Wild lemurs are endemic to Madagascar—that means they aren’t found anywhere else in the world! One hundred and twelve species live in the forests of the island, but today fewer than 10% of these forests remain. Conservation Fusion is stepping up to address this crisis by promoting knowledge and understanding of how single actions can impact the environment on a local and global scale. The funds raised through Quarters for Conservation will focus on engaging children and teachers in educational programs at 12 primary schools in Kianjavato, Madagascar. These programs aim to foster an understanding of and appreciation for the local ecosystem as the community plants trees to restore critical lemur habitats.

ARCAS is a non-profit organization in Guatemala created for a very specific and urgent purpose—to care for and rehabilitate animals rescued from the illegal wildlife trade. Since its establishment, ARCAS has grown into one of the largest and most complex organizations of its kind in the world with a vision of improving the chances of survival and conservation of threatened species and their habitat. ARCAS will use funds from Quarters for Conservation to develop more wildlife rescue and holding centers, environmental education facilities and central offices. Such facilities will strengthen enforcement efforts and provide better care to animals confiscated in the illegal wildlife pet trade. The Zoo aims to assist ARCAS in raising awareness about the destructiveness of wildlife trafficking in Guatemala and throughout the world.

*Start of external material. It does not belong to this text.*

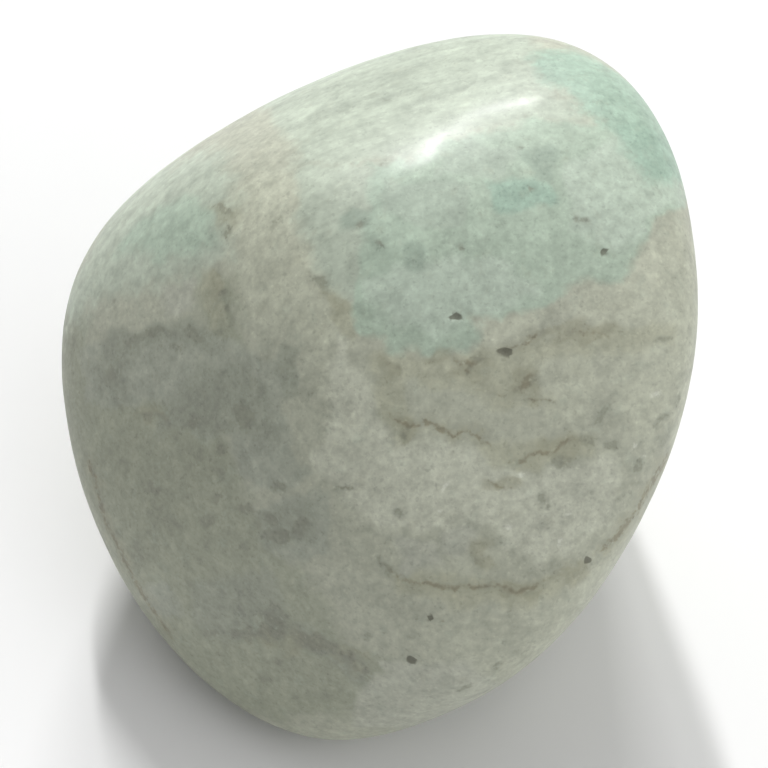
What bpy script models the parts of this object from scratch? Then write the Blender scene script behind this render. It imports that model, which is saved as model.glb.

CONAVI preserves and restores natural habitats in Panama. Off Panama’s Caribbean Coast is the tiny island of Escudo de Verguas (Verguas Shield), home to the most endangered sloth species, the pygmy three-toed sloth. Poaching and deforestation threaten to wipe out this animal, but with help from Quarters for Conservation, CONAVI will work with locals to prevent poaching, conduct field surveys, increase community awareness and promote sustainable use of sloth habitat.

Cast Your Vote!

Your admission to the Zoo already helps these projects—25 cents from each admission (and five dollars from each membership purchased) goes towards Quarters for Conservation. On every visit to the zoo, you’ll receive a “quarter” token to use to cast your vote for whichever conservation project most inspires you. If you’re extra passionate about any of the projects, feel free to drop in extra quarters or dollar bills! Together, our small corner of the world can help make a large impact on conservation everywhere.